Now every existing Vehicle dependency has
the choice of using the old Vehicle interface, or the new Writable
interface.
We could ask the programmer to make these choices explicitly,
or assume that things should stay the way they are.
I don’t have a good solution to this problem -- yet.
At least, the programmer could alternate between Dr. Jones and a source-code editor
to implement changes periodically, then refresh Dr. Jones.
These three challenges form the gist of my next lines of research.

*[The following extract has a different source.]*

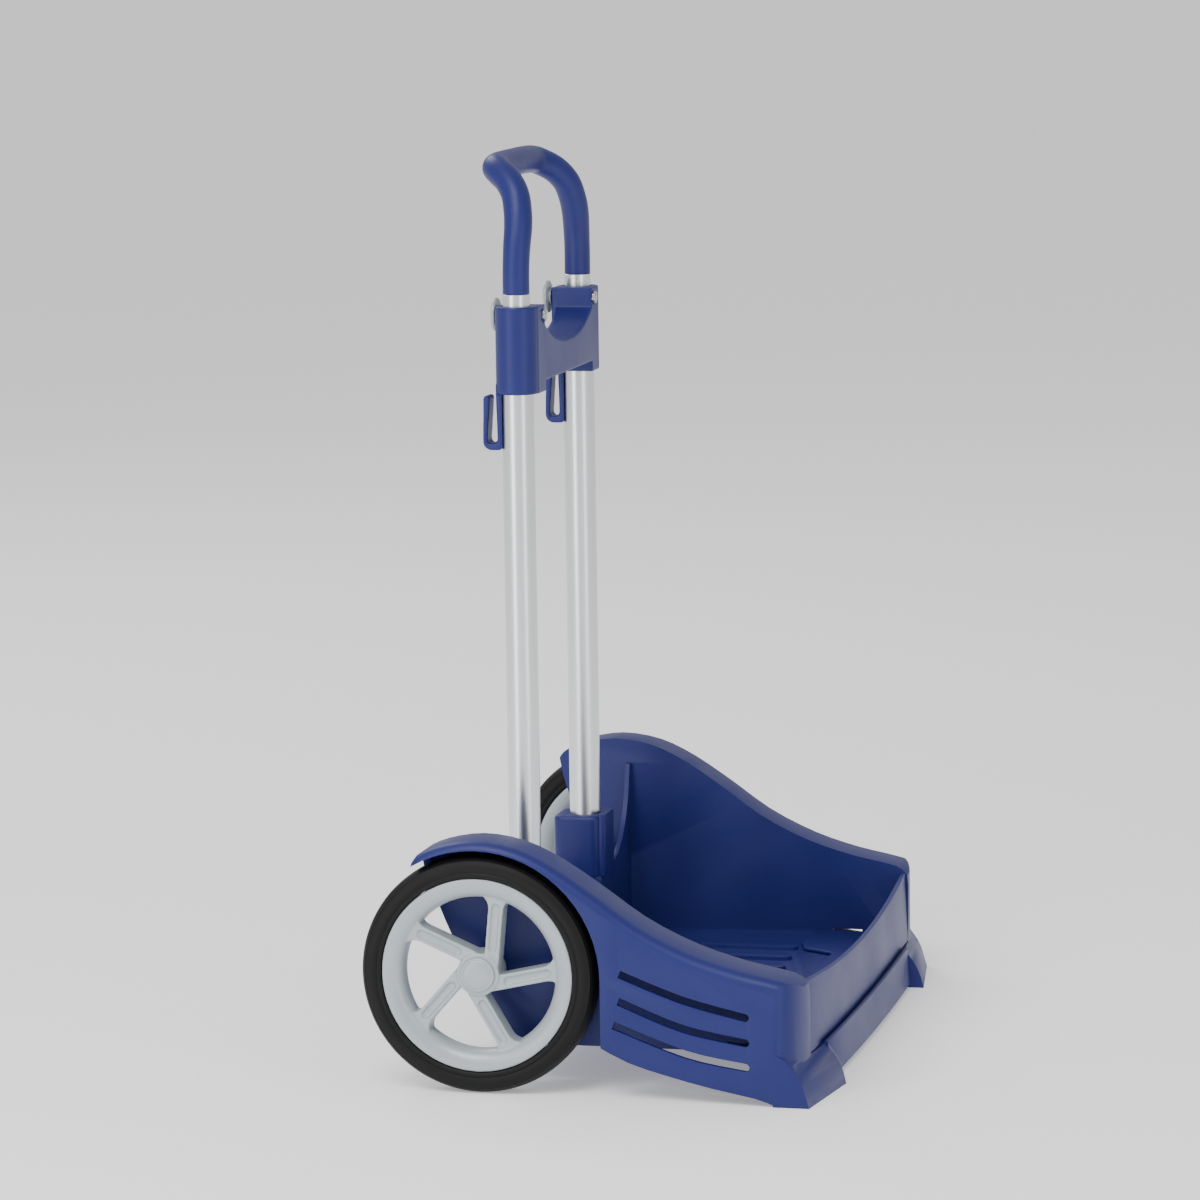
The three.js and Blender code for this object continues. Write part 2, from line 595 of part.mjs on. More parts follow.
const SLEEVE_RADIUS = 13.3;
const SLEEVE_INNER_X = 61.7; // the clamp ears end here
const BRIDGE_BOTTOM = 420.5;
const SADDLE_MIDDLE = 441;
const SADDLE_END = 455.5;
const HOOK_HALF_WIDTH = 7;

function sleeve() {
  const body = rodZ(SLEEVE_RADIUS, HEAD_BOTTOM, HEAD_TOP, -TUBE_X, AXLE_Y, 32);
  const ears = box([-TUBE_X, -SLEEVE_INNER_X], [HEAD_FRONT, 83.8], [HEAD_BOTTOM, HEAD_TOP]);
  return body.add(ears);
}

function bridge() {
  const top = [];
  for (let i = 0; i <= 12; i += 1) {
    const x = -SLEEVE_INNER_X + (2 * SLEEVE_INNER_X * i) / 12;
    const rise = (SADDLE_END - SADDLE_MIDDLE) * Math.abs(x / SLEEVE_INNER_X) ** 2.4;
    top.push([x, SADDLE_MIDDLE + rise]);
  }
  const end = SLEEVE_INNER_X + 1;
  const outline = [...top, [end, SADDLE_END], [end, BRIDGE_BOTTOM], [-end, BRIDGE_BOTTOM], [-end, SADDLE_END]];
  const body = prismY(outline, HEAD_FRONT, 80);
  const pocketTop = top.filter(([x]) => Math.abs(x) < 58).map(([x, z]) => [x, z - WALL]);
  const pocket = prismY([...pocketTop, [57, 400], [-57, 400]], HEAD_FRONT + WALL, 77);
  return body.subtract(pocket);
}

// Each hook is a J under the rear of the sleeve, open upwards, for a bag's strap.
function strapHook() {
  const outer = [...arc(84, 384.5, 6, 220, 270, 3), ...arc(86.5, 384.5, 6, 280, 355, 4)];
  const inner = [...arc(86.5, 385, 3, 0, -80, 3), [84.6, 383.4]];
  const outline = [
    [76, HEAD_BOTTOM + 4], [76, 384], ...outer,
    ...arc(88.6, 410.5, 1.4, 10, 170, 4), ...inner, [83.8, 388], [83.8, HEAD_BOTTOM + 4],
  ];
  const body = prismX(outline, -TUBE_X - HOOK_HALF_WIDTH, -TUBE_X + HOOK_HALF_WIDTH);
  return body.subtract(rodZ(TUBE_BORE, 300, 500, -TUBE_X, AXLE_Y, 32));
}

function crossHead() {
  let head = bothSides(sleeve().add(strapHook())).add(bridge());
  const bore = rodZ(TUBE_BORE, 300, OUTER_TUBE_TOP + GAP, -TUBE_X, AXLE_Y, 32);
  const collar = rodZ(INNER_TUBE_RADIUS + GAP, 300, 500, -TUBE_X, AXLE_Y, 32);
  const boltHole = rodY(2 + GAP, 40, 100, -CLAMP_X, CLAMP_Z, 12);
  const nutPocket = rodY(4.4, 40, HEAD_FRONT + 1.6, -CLAMP_X, CLAMP_Z, 6);
  head = head.subtract(bothSides(bore.add(collar)));
  return head.subtract(bothSides(boltHole.add(nutPocket)));
}

function clampKnob() {
  const disc = rodY(10.5, 85.6, 88.4, -CLAMP_X, CLAMP_Z, 28);
  const neck = rodY(5, 84.2, 86, -CLAMP_X, CLAMP_Z, 16);
  return disc.add(neck).subtract(rodY(2 + GAP, 80, 87.2, -CLAMP_X, CLAMP_Z, 12));
}

addPiece('cross_head', crossHead(), bluePlastic);
addPair('clamp_knob', clampKnob(), greyPlastic);
addPair('clamp_bolt', rodY(2, 54.6, 86.9, -CLAMP_X, CLAMP_Z, 12), steel);
const nut = rodY(4.04, 55, HEAD_FRONT + 1.3, -CLAMP_X, CLAMP_Z, 6);
addPair('clamp_nut', nut.subtract(rodY(2 + GAP, 40, 70, -CLAMP_X, CLAMP_Z, 12)), steel);

// ---------------------------------------------------------------- handle

const HANDLE_RADIUS = 8.8;
const SPIGOT_LENGTH = 24;
// Half of the U, from the grip's foot to the middle of the crossbar, which leans rearwards.
const HANDLE_PATH = [
  [80, 70.5, GRIP_BOTTOM], [80, 70.4, 490], [78, 70.2, 504], [74.4, 70, 516], [70.8, 71, 526],
  [66, 73.7, 536], [60, 79.5, 544], [53, 87, 549.3], [44, 91, 551.5], [0, 92, 552],
];

function handle() {
  const half = HANDLE_PATH.map(([x, y, z]) => new THREE.Vector3(x, y, z));
  const other = half.slice(0, -1).reverse().map((p) => new THREE.Vector3(-p.x, p.y, p.z));
  const path = new THREE.CatmullRomCurve3([...half, ...other], false, 'centripetal');
  const section = new THREE.Shape(arc(0, 0, HANDLE_RADIUS, 0, 337.5, 15).map(([u, v]) => new THREE.Vector2(u, v)));
  const bar = new THREE.ExtrudeGeometry(section, { steps: 40, extrudePath: path, bevelEnabled: false });
  const spigotRadius = INNER_TUBE_RADIUS - TUBE_WALL - GAP;
  const spigot = rodZ(spigotRadius, GRIP_BOTTOM - SPIGOT_LENGTH, GRIP_BOTTOM + 6, -TUBE_X, AXLE_Y, 20);
  return solid(bar).add(bothSides(spigot));
}

addPiece('handle', handle(), bluePlastic);

export default trolley;
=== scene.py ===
# %% [markdown]
# # A school-bag trolley in Blender
#
# The trolley is a blue moulded tray on two spoked wheels, with twin aluminium tubes, a moulded
# cross head that clamps them, and a U handle that telescopes. Its real sizes and joints come
# from a CAD model, which is loaded first and never moved. Each cell then makes one piece, or one
# finish, over the CAD piece that it stands for.

import math

import bpy
from mathutils import Matrix, Vector


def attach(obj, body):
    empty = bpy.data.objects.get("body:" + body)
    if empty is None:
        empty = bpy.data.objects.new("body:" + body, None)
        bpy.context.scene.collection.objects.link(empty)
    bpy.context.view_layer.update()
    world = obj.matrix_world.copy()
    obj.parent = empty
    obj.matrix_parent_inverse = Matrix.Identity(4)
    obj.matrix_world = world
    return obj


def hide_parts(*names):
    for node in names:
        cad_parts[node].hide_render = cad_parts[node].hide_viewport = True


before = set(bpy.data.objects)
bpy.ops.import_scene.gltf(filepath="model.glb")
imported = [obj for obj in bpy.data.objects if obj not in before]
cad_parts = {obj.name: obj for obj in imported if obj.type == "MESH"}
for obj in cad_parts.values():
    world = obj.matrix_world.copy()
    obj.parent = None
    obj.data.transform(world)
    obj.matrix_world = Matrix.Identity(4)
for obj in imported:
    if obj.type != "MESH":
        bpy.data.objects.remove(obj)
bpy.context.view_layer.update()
print("CAD pieces:", len(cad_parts))

MM = 0.001

# %% [markdown]
# ## Sizes shared by several pieces
#
# They are the CAD model's own, in millimetres: +Z is up, the front of the tray is towards -Y and
# the wheel axle lies along X. The left-hand pieces are at -X, and the right-hand ones are their
# mirror images, so each pair is modelled once.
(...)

For now, I’d like to briefly show the Dr. Jones prototype and talk a little
about its implementation.
Dr. Jones can draw an object model of most Java
programs.
More detailed nformation
is available to it, but only class names are shown in the UI.
Information
from the JavaDoc documentation generator and Allison’s Superwomble is merged
into a unified representation.
Visitor classes traverse this
representation to generate diagrams of the program.
Some are created with layout engines and components I’ve
written, others use the graphviz and grappa tools from at&t research.
To summarize:
I claim that diagramming software is useful for understanding and planning structural
changes, but
current tools use a one-diagram-fits all approach without
asking the programmer what they want to do to the program.
Dr Jones
collaborates with the programmer in exploring the program’s design by
understanding an economical vocabulary of refactorings.
By doing so, it can create focused, relevant and simple diagrams.
I haven’t wrote out a formal research plan, but my medium-term goals would be
to put in writing my answers to challenges 1, 2, and 3 (as formally as is needed)
while working on the implementation of Dr. Jones.